Not surprisingly, Pug has produced the album himself and has put together an excellent cast of musicians to support him. There’s some particularly good Hammond B3 playing from Phil Krohnengold, Justin Craig contributes well on electric guitar and drummer Mark Stepro deserves special mention for handling the tempo changes and revised dynamics of Pug’s new arrangements.
The one thing that seems a little odd is the fuss made, possibly by the record company, about the guests on the album. The press release leads on the list of contributors with Brandon Flowers, a name that can be quite divisive among music fans, in fact, he only contributes backing vocals to the opening track and, even then, is fairly low in the mix and not really that major a contributor.

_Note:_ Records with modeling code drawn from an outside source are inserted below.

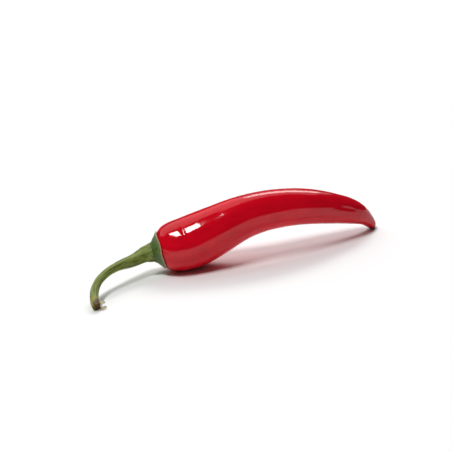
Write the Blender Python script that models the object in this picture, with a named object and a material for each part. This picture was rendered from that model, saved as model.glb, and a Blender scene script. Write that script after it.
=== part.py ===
"""A ripe red chilli pepper, picked with its stem and lying on a level surface.

The pod rests on the belly of its shoulder and on its beak-like tip, and arches a little over the
surface between them. The stem curves away from the pod and down, and its cut end is the third
point that rests. The origin is on the surface, in the middle of the pepper's footprint. +X runs
from the stem towards the tip, +Z is up. Knots below are in millimetres, and meshes are in metres.
"""

import math

import bmesh
import bpy
import numpy as np
from mathutils import Vector

MM = 0.001
GAP = 0.3  # clearance between neighbouring pieces, mm

# Centre line of the pod, from the rim of the calyx to the tip: (x, y, z)
POD_PATH = [
    (-33.5, 9.5, 11.3),
    (-28.6, 8.6, 11.9),
    (-21.6, 7.3, 12.55),
    (-9.6, 5.3, 15.6),
    (4.4, 2.7, 20.6),
    (19.9, 0.8, 22.7),
    (37.4, 0.4, 20.7),
    (54.4, 1.0, 15.7),
    (65.4, 2.2, 10.4),
    (70.6, 3.5, 5.9),
    (74.0, 5.2, 1.3),
]
# Outline of the pod: (distance along the centre line, radius)
POD_OUTLINE = [
    (-1.9, 0.0),
    (-1.5, 3.3),
    (-0.7, 6.1),
    (0.6, 8.4),
    (3.2, 10.7),
    (7.5, 12.1),
    (14.5, 12.75),
    (21.0, 12.6),
    (30.0, 11.8),
    (46.0, 10.2),
    (64.0, 9.3),
    (82.0, 8.2),
    (92.0, 7.2),
    (100.0, 6.1),
    (105.0, 5.0),
    (109.0, 3.8),
    (113.0, 2.8),
    (116.5, 1.8),
    (117.6, 0.9),
    (117.8, 0.0),
]
POD_SIDES = 36
POD_RINGS = 54
SHOULDER_LOBES = 3  # shallow lobes of the shoulder, one to a seed chamber
SHOULDER_LOBE_DEPTH = 0.018  # as a share of the radius
SHOULDER_LOBE_REACH = 45.0  # distance over which the lobes fade, mm

# Outline of the calyx, outside then inside: (distance along the pod's axis from the rim, radius)
CALYX_OUTSIDE = [(-3.5, 4.9), (-3.1, 5.05), (-2.0, 6.2), (-0.9, 7.45), (0.05, 8.8), (0.5, 9.4)]
CALYX_INSIDE = [(0.75, 9.3), (0.3, 8.62), (-0.35, 7.45), (-1.15, 5.9), (-1.85, 3.3)]
CALYX_FLOOR = -2.25  # where the inside meets the axis
CALYX_SIDES = 40
CALYX_TEETH = 5  # low teeth along the rim
CALYX_TOOTH_HEIGHT = 0.2
CALYX_TOOTH_START = -2.0  # the teeth grow from here to the rim

# Centre line of the stem, from where it has left the calyx to the cut end: (x, y, z)
STEM_PATH = [
    (-45.4, 9.3, 9.6),
    (-52.6, 6.3, 9.8),
    (-59.1, 2.9, 9.8),
    (-65.1, -0.9, 8.7),
    (-69.6, -5.5, 7.0),
    (-72.4, -11.3, 4.5),
    (-73.7, -19.1, 1.85),
]
STEM_START_RUN = 3.0  # the stem leaves the calyx square to its top over this distance, mm
# Outline of the stem: (distance along its centre line, radius)
STEM_OUTLINE = [
    (0.0, 4.7),
    (2.0, 4.2),
    (5.5, 3.5),
    (9.0, 3.1),
    (13.0, 2.8),
    (18.0, 2.35),
    (24.0, 2.05),
    (31.0, 1.9),
    (38.0, 1.9),
    (44.0, 2.0),
    (48.5, 2.1),
    (51.5, 2.05),
    (53.0, 1.85),
]
STEM_SIDES = 30
STEM_RINGS = 32
STEM_RIDGES = 5
STEM_RIDGE_DEPTH = 0.05  # as a share of the radius

# Slivers of dried skin at the cut end: (name, x, y, z of the root, heading, pitch, curl) in degrees
FLAKES = [
    ("dry_flake_upper", -71.2, -17.7, 2.6, 4.0, 18.0, -50.0),
    ("dry_flake_lower", -71.6, -18.8, 0.35, -4.0, 3.0, 14.0),
]
FLAKE_LENGTH = 3.2
FLAKE_WIDTH = 1.9
FLAKE_THICKNESS = 0.3
FLAKE_STEPS = 6

# Colours (linear RGB), roughness
SKIN_RED = (0.50, 0.004, 0.012), 0.12
CALYX_GREEN = (0.075, 0.13, 0.055), 0.45
STEM_GREEN = (0.13, 0.21, 0.025), 0.42
DRY_TAN = (0.42, 0.32, 0.17), 0.8


def clear_scene():
    for old in list(bpy.data.objects):
        bpy.data.objects.remove(old, do_unlink=True)


def plain_material(name, colour, roughness):
    material = bpy.data.materials.new(name)
    material.use_nodes = True
    shader = material.node_tree.nodes["Principled BSDF"]
    shader.inputs["Base Color"].default_value = (*colour, 1.0)
    shader.inputs["Roughness"].default_value = roughness
    shader.inputs["Metallic"].default_value = 0.0
    return material


def smooth_curve(knots, count):
    """Even steps along the natural cubic spline through the knots, in the knots' own columns."""
    knots = np.array(knots, dtype=float)
    gaps = np.linalg.norm(np.diff(knots, axis=0), axis=1)
    at = np.concatenate([[0.0], np.cumsum(gaps)])
    last = len(at) - 1
    system = np.eye(last + 1)
    turning = np.zeros_like(knots)
    for i in range(1, last):
        system[i, i - 1 : i + 2] = gaps[i - 1], 2.0 * (gaps[i - 1] + gaps[i]), gaps[i]
        slope_after = (knots[i + 1] - knots[i]) / gaps[i]
        slope_before = (knots[i] - knots[i - 1]) / gaps[i - 1]
        turning[i] = 6.0 * (slope_after - slope_before)
    second = np.linalg.solve(system, turning)

    where = np.linspace(0.0, at[-1], count)
    left = np.clip(np.searchsorted(at, where, side="right") - 1, 0, last - 1)
    gap = gaps[left][:, None]
    from_left = (where - at[left])[:, None]
    from_right = gap - from_left
    straight = (knots[left] * from_right + knots[left + 1] * from_left) / gap
    bow_left = second[left] * (from_right**3 / gap - gap * from_right) / 6.0
    bow_right = second[left + 1] * (from_left**3 / gap - gap * from_left) / 6.0
    return straight + bow_left + bow_right


class Path:
    """A smooth centre line that gives a point and a steady pair of side vectors at a distance."""

    def __init__(self, knots, up=(0.0, 0.0, 1.0), samples=400):
        self.points = smooth_curve(knots, samples)
        steps = np.diff(self.points, axis=0)
        lengths = np.linalg.norm(steps, axis=1)
        self.along = np.concatenate([[0.0], np.cumsum(lengths)])
        ahead = steps / lengths[:, None]
        self.ahead = np.vstack([ahead[:1], (ahead[1:] + ahead[:-1]) / 2.0, ahead[-1:]])
        self.side = np.zeros_like(self.points)
        side = np.cross(self.ahead[0], np.array(up))
        for i, direction in enumerate(self.ahead):
            side = side - direction * (side @ direction)
            side = side / np.linalg.norm(side)
            self.side[i] = side

    def length(self):
        return self.along[-1]

    def frame(self, distance):
        """Centre, forward, side and top vectors, straight on past both ends."""
        held = min(max(distance, 0.0), self.length())
        pick = [np.interp(held, self.along, column) for column in self.points.T]
        ahead = np.array([np.interp(held, self.along, column) for column in self.ahead.T])
        ahead = ahead / np.linalg.norm(ahead)
        side = np.array([np.interp(held, self.along, column) for column in self.side.T])
        side = side - ahead * (side @ ahead)
        side = side / np.linalg.norm(side)
        centre = np.array(pick) + ahead * (distance - held)
        return centre, ahead, side, np.cross(side, ahead)


def skin(bm, rings, start, end):
    """Closes a list of rings into a solid. start and end are a pole's vertex, or None for a cap."""
    sides = len(rings[0])
    for ring, after in zip(rings, rings[1:]):
        for i in range(sides):
            j = (i + 1) % sides
            bm.faces.new((ring[i], ring[j], after[j], after[i]))
    for ring, pole in ((rings[0], start), (rings[-1], end)):
        if pole is None:
            bm.faces.new(ring)
            continue
        for i in range(sides):
            bm.faces.new((ring[i], ring[(i + 1) % sides], pole))
    bmesh.ops.recalc_face_normals(bm, faces=bm.faces)


def make_object(name, bm, material, sharp_degrees=40.0):
    mesh = bpy.data.meshes.new(name)
    bm.to_mesh(mesh)
    bm.free()
    mesh.materials.append(material)
    mesh.shade_smooth()
    mesh.set_sharp_from_angle(angle=math.radians(sharp_degrees))
    piece = bpy.data.objects.new(name, mesh)
    bpy.context.scene.collection.objects.link(piece)
    return piece


def sweep(name, path, outline, sides, relief, material, poles):
    """Rings of the outline's radius along a path. The object's origin is the path's first point.

    relief(distance, angle) is a factor on the radius. With poles, the outline's first and last
    points are single vertices on the centre line, or else both ends are flat faces.
    """
    origin = path.frame(0.0)[0]
    bm = bmesh.new()
    rings = []
    ends = [None, None]
    inner = outline
    if poles:
        inner = outline[1:-1]
        for k, pole in enumerate((outline[0], outline[-1])):
            ends[k] = bm.verts.new((path.frame(pole[0])[0] - origin) * MM)
    for distance, radius in inner:
        centre, _, side, top = path.frame(distance)
        ring = []
        for i in range(sides):
            angle = 2.0 * math.pi * i / sides
            out = side * math.cos(angle) + top * math.sin(angle)
            point = centre + out * radius * relief(distance, angle) - origin
            ring.append(bm.verts.new(point * MM))
        rings.append(ring)
    skin(bm, rings, ends[0], ends[1])
    piece = make_object(name, bm, material)
    piece.location = Vector(origin * MM)
    return piece


def shoulder_relief(distance, angle):
    fade = math.exp(-((max(distance, 0.0) / SHOULDER_LOBE_REACH) ** 2))
    under_calyx = min(max((distance - 1.0) / 6.0, 0.0), 1.0)
    depth = SHOULDER_LOBE_DEPTH * fade * under_calyx
    return 1.0 + depth * math.cos(SHOULDER_LOBES * angle + 0.6)


def stem_relief(distance, angle):
    return 1.0 + STEM_RIDGE_DEPTH * math.cos(STEM_RIDGES * angle)


def build_pod(path):
    outline = smooth_curve(POD_OUTLINE, POD_RINGS)
    outline[0, 1] = 0.0
    outline[-1, 1] = 0.0
    material = plain_material("skin_red", *SKIN_RED)
    return sweep("pod", path, outline, POD_SIDES, shoulder_relief, material, poles=True)


def build_calyx(pod_path):
    """A shallow trumpet over the pod's base, turned on its own Z axis and then laid along the pod."""
    bm = bmesh.new()
    rings = []
    for along, radius in CALYX_OUTSIDE + CALYX_INSIDE:
        growth = min(max((along - CALYX_TOOTH_START) / -CALYX_TOOTH_START, 0.0), 1.0)
        ring = []
        for i in range(CALYX_SIDES):
            angle = 2.0 * math.pi * i / CALYX_SIDES
            tooth = CALYX_TOOTH_HEIGHT * growth * math.cos(CALYX_TEETH * angle)
            reach = (radius + tooth) * MM
            point = (reach * math.cos(angle), reach * math.sin(angle), (along + tooth) * MM)
            ring.append(bm.verts.new(point))
        rings.append(ring)
    top = bm.verts.new((0.0, 0.0, CALYX_OUTSIDE[0][0] * MM))
    floor = bm.verts.new((0.0, 0.0, CALYX_FLOOR * MM))
    skin(bm, rings, top, floor)
    piece = make_object("calyx", bm, plain_material("calyx_green", *CALYX_GREEN))
    centre, ahead, _, _ = pod_path.frame(0.0)
    piece.location = Vector(centre * MM)
    piece.rotation_mode = "QUATERNION"
    piece.rotation_quaternion = Vector(ahead).to_track_quat("Z", "Y")
    return piece


def build_stem(pod_path):
    """The stem starts on the calyx's axis, a gap away from its top."""
    top = CALYX_OUTSIDE[0][0] - GAP
    runs = (0.0, STEM_START_RUN / 2.0, STEM_START_RUN)
    start = [tuple(pod_path.frame(top - run)[0]) for run in runs]
    path = Path(start + STEM_PATH)
    outline = smooth_curve(STEM_OUTLINE, STEM_RINGS)
    outline[:, 0] *= path.length() / outline[-1, 0]
    material = plain_material("stem_green", *STEM_GREEN)
    return sweep("stem", path, outline, STEM_SIDES, stem_relief, material, poles=False)


def build_flake(name, root, heading, pitch, curl, material):
    """A thin curled strip that tapers to a blunt point. It lies along its own +X from its root."""
    bm = bmesh.new()
    sections = []
    x = 0.0
    z = 0.0
    for step in range(FLAKE_STEPS + 1):
        share = step / FLAKE_STEPS
        slope = math.radians(curl) * share
        half = FLAKE_WIDTH / 2.0 * math.sqrt(1.0 - 0.8 * share**2)
        thick = FLAKE_THICKNESS * (1.0 - 0.3 * share)
        lift = Vector((-math.sin(slope), 0.0, math.cos(slope))) * thick
        corners = []
        for y, up in ((-half, 0.0), (half, 0.0), (half, 1.0), (-half, 1.0)):
            corners.append(bm.verts.new((Vector((x, y, z)) + lift * up) * MM))
        sections.append(corners)
        x += FLAKE_LENGTH / FLAKE_STEPS * math.cos(slope)
        z += FLAKE_LENGTH / FLAKE_STEPS * math.sin(slope)
    skin(bm, sections, None, None)
    piece = make_object(name, bm, material)
    piece.location = Vector(root) * MM
    piece.rotation_euler = (0.0, -math.radians(pitch), math.radians(heading))
    return piece


def main():
    clear_scene()
    pepper = bpy.data.objects.new("chilli_pepper", None)
    bpy.context.scene.collection.objects.link(pepper)
    pod_path = Path(POD_PATH)
    pieces = [build_pod(pod_path), build_calyx(pod_path), build_stem(pod_path)]
    dry = plain_material("dry_tan", *DRY_TAN)
    for name, x, y, z, heading, pitch, curl in FLAKES:
        pieces.append(build_flake(name, (x, y, z), heading, pitch, curl, dry))
    for piece in pieces:
        piece.parent = pepper


main()
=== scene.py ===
"""The look of a ripe red chilli pepper, lying on a pale surface under soft studio light.

Each grown piece is a fine mesh swept along the same centre line as its CAD node, with the lobes,
dents, wrinkles and ribs of the real thing. Lengths are in millimetres until a mesh is made.
"""

import math

import bmesh
import bpy
import numpy as np
from mathutils import Euler, Matrix, Vector, noise


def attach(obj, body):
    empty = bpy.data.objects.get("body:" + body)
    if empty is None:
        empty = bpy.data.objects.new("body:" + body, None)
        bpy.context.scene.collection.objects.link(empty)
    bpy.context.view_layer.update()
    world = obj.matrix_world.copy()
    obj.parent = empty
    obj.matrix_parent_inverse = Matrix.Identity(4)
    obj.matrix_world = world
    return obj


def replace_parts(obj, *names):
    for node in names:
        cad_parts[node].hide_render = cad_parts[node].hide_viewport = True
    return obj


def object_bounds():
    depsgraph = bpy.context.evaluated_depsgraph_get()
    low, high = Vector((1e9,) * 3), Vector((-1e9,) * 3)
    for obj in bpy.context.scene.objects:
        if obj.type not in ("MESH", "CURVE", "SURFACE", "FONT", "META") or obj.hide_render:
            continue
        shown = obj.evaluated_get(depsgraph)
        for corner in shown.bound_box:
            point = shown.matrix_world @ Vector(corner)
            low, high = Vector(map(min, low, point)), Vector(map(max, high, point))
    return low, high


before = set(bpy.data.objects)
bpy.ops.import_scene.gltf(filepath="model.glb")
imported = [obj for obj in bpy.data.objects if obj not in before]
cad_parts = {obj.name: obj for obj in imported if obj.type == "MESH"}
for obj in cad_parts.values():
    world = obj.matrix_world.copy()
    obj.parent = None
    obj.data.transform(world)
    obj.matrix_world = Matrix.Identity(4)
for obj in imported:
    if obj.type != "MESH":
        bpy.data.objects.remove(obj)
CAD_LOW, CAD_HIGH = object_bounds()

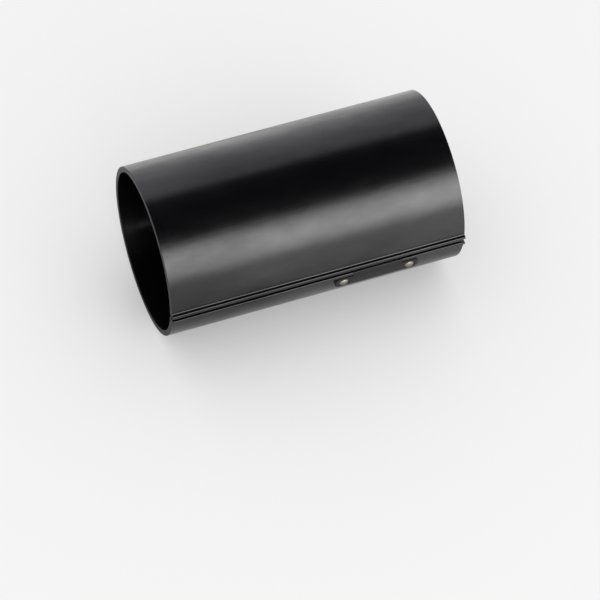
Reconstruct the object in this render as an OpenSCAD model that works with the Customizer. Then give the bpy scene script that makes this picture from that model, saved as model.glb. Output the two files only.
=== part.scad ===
// Gift wrap cutter: a slotted tube that slides along a roll of wrapping paper.
// The sheet leaves the tube through a slot between two outward lips. A small fixed
// blade crosses that slot, so the sheet is cut as the tube is pushed along the roll.
// The blade sits in a two-part cartridge, riveted into a notch in the lower lip.
// X runs along the tube and the cut goes towards +X. The slot faces -Y, and Z is up.
// The origin is on the bore's axis, halfway along the tube.

/* [Tube] */
// Length of the tube
body_len = 106.5; // [80:0.5:160]
// Diameter of the bore that goes over the roll
bore_d = 56; // [46:0.5:72]
// Thickness of the tube's wall
wall = 2; // [1.6:0.1:3]

/* [Lips and slot] */
// Height of the slot between the lips
slot_gap = 1.2; // [0.8:0.1:2]
// Thickness of each lip
lip_t = 1.5; // [1.4:0.1:2.5]
// How far the lips stand out from the tube
lip_proud = 1.2; // [1:0.1:2.5]
// Radius of the edges at the front of the lips
lip_round = 0.4; // [0.1:0.05:0.5]
// Radius of the corner where a lip leaves the tube
lip_fillet = 0.5; // [0.1:0.05:0.6]
// Radius of the slot's edges inside the bore
mouth_round = 0.5; // [0.2:0.05:0.6]
// How far each lip is cut back at the end where the sheet enters
lead_in = 0.5; // [0.1:0.1:0.8]
// Length of that flared mouth
lead_len = 2.5; // [1:0.5:8]

/* [Blade] */
// Distance from the tube's middle to the blade's middle
blade_x = 21; // [0:0.5:22]
// Length of the blade
blade_len = 12; // [9:0.5:16]
// Thickness of the blade
blade_t = 0.5; // [0.3:0.05:0.6]
// How deep the blade stands in the cartridge
blade_seat = 4.4; // [3.5:0.1:6]
// How far the blade's tip reaches into the upper lip
tip_depth = 0.7; // [0.3:0.05:0.8]
// Lean of the cutting edge from the upright
edge_rake = 40; // [20:1:50]
// How far below the slot the cutting edge starts
edge_dip = 0.8; // [0.3:0.1:1.5]
// Width of the ground bevels
bevel_w = 0.9; // [0.4:0.1:1.5]
// Size of the clipped corner at the blade's back
heel_clip = 1.2; // [0.5:0.1:1.6]

/* [Cartridge] */
// Distance from the lips' front to the seam between the two halves
seam_set = 1.65; // [1.4:0.05:1.8]
// Material past each end of the blade
pocket_end = 3; // [2:0.25:5]
// Material under the blade
pocket_floor = 2; // [1.2:0.1:3]
// How far the outer half laps over the tube below the notch
plate_lap = 1; // [0.5:0.1:2]
// Length of each riveted ear
ear_len = 6; // [4.5:0.25:8]
// Corner radius of the ears
ear_round = 1.5; // [0.5:0.1:2]
// Diameter of the moulded pegs that carry the blade
peg_d = 1.5; // [1:0.1:2]
// Distance between the pegs
peg_pitch = 5.5; // [4:0.25:6]
// How far the pegs enter the outer half
peg_reach = 0.6; // [0.3:0.05:0.8]
// How far the pegs sit below the middle of the blade's seat
peg_drop = 0.4; // [0:0.1:0.8]

/* [Rivets] */
// Diameter of the rivets' shanks
rivet_d = 2; // [1.6:0.1:2.4]
// Diameter of their round heads
rivet_head_d = 3.6; // [3:0.1:4]
// Height of the round heads
rivet_head_h = 0.8; // [0.5:0.05:1.1]
// Diameter of the flush tails inside the bore
rivet_tail_d = 3.2; // [2.8:0.1:3.6]
// Depth of the flat seat under each head
rivet_seat = 0.25; // [0.15:0.05:0.4]

/* [Clearances] */
// Gap round the cartridge in its notch
notch_fit = 0.1; // [0.05:0.01:0.2]
// Gap between the outer half and the tube
seat_fit = 0.05; // [0.02:0.01:0.1]
// Gap on each side of the blade in its pocket, and round the pegs
blade_fit = 0.05; // [0.02:0.01:0.1]
// Gap round the blade's tip in the upper lip
tip_fit = 0.15; // [0.05:0.01:0.2]
// Gap round the rivets in their holes
rivet_fit = 0.05; // [0.02:0.01:0.1]
// How far the cartridge and the rivets stay back from the bore
bore_relief = 0.1; // [0.05:0.05:0.3]

/* [Hidden] */

shell_color = "#1a1a1c";
cartridge_color = "#2b2b2f";
steel_color = "#b9bcc0";

// Fineness of the large arcs, the small arcs and the holes
fine = 160;
small = 32;
// How far a cut runs past the face that it opens
over = 1;
// How far a fillet sinks into its neighbours
sink = 0.1;
// How far a rounding runs past the large arc that it meets, so that the two cross
blend = 0.001;

r_in = bore_d / 2;
r_out = r_in + wall;
lip_front = r_out + lip_proud;
slot_half = slot_gap / 2;
lip_top = slot_half + lip_t;
seam = lip_front - seam_set;

cart_len = blade_len + 2 * pocket_end;
cart_low = slot_half + blade_seat + pocket_floor;
notch_low = cart_low + notch_fit;
plate_low = notch_low + plate_lap;
plate_high = lip_top + lip_fillet;
plate_len = cart_len + 2 * ear_len;

rivet_x = (cart_len + ear_len) / 2;
rivet_angle = asin((plate_low + plate_high) / 2 / r_out);
rivet_tail_h = (rivet_tail_d - rivet_d) / 2;
head_base = lip_front - rivet_seat;

blade_low = slot_half + blade_seat;
tip_z = slot_half + tip_depth;
peg_z = -(slot_half + blade_seat / 2 + peg_drop);
edge_start = [blade_len / 2, -slot_half - edge_dip];
edge_rise = tip_z - edge_start[1];
edge_end = [edge_start[0] - edge_rise * tan(edge_rake), tip_z];

// Distance from the middle of a circle of radius r to a chord at height h
function chord(r, h) = sqrt(r * r - h * h);

// Extrudes a section, drawn as [Y, Z], along X and centres it on the blade or on the tube
module along_x(length) rotate([90, 0, 90]) linear_extrude(length, center = true) children();

// Extrudes a plan, drawn as [X, Z], along Y from the distance near to the distance far
module along_y(near, far) translate([0, -near, 0]) rotate([90, 0, 0]) linear_extrude(far - near) children();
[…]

Of more value is My Morning Jacket’s Carl Broemel who, in addition to some guitar work elsewhere, contributes some fine pedal steel interludes on ‘Call it What You Will/Revisited’. Courtney Hartman also deserves recognition for her backing vocals on a number of tracks and whose voice works particularly well alongside Pug’s.
This is a good album and a testament to this artist’s ability to realise another vision for his debut recording and to finally present these songs the way he felt they should be heard. If you already know the original “Nation of Heat” recording you owe it to yourself to hear these revisited versions and appreciate Joe Pug’s artistry in presenting another side of his established music. If you don’t know the original versions, it’s likely you’ll be captivated by discovering an artist with the ability and courage to revisit the songs that established him and unleash them again, ready to be heard in another way.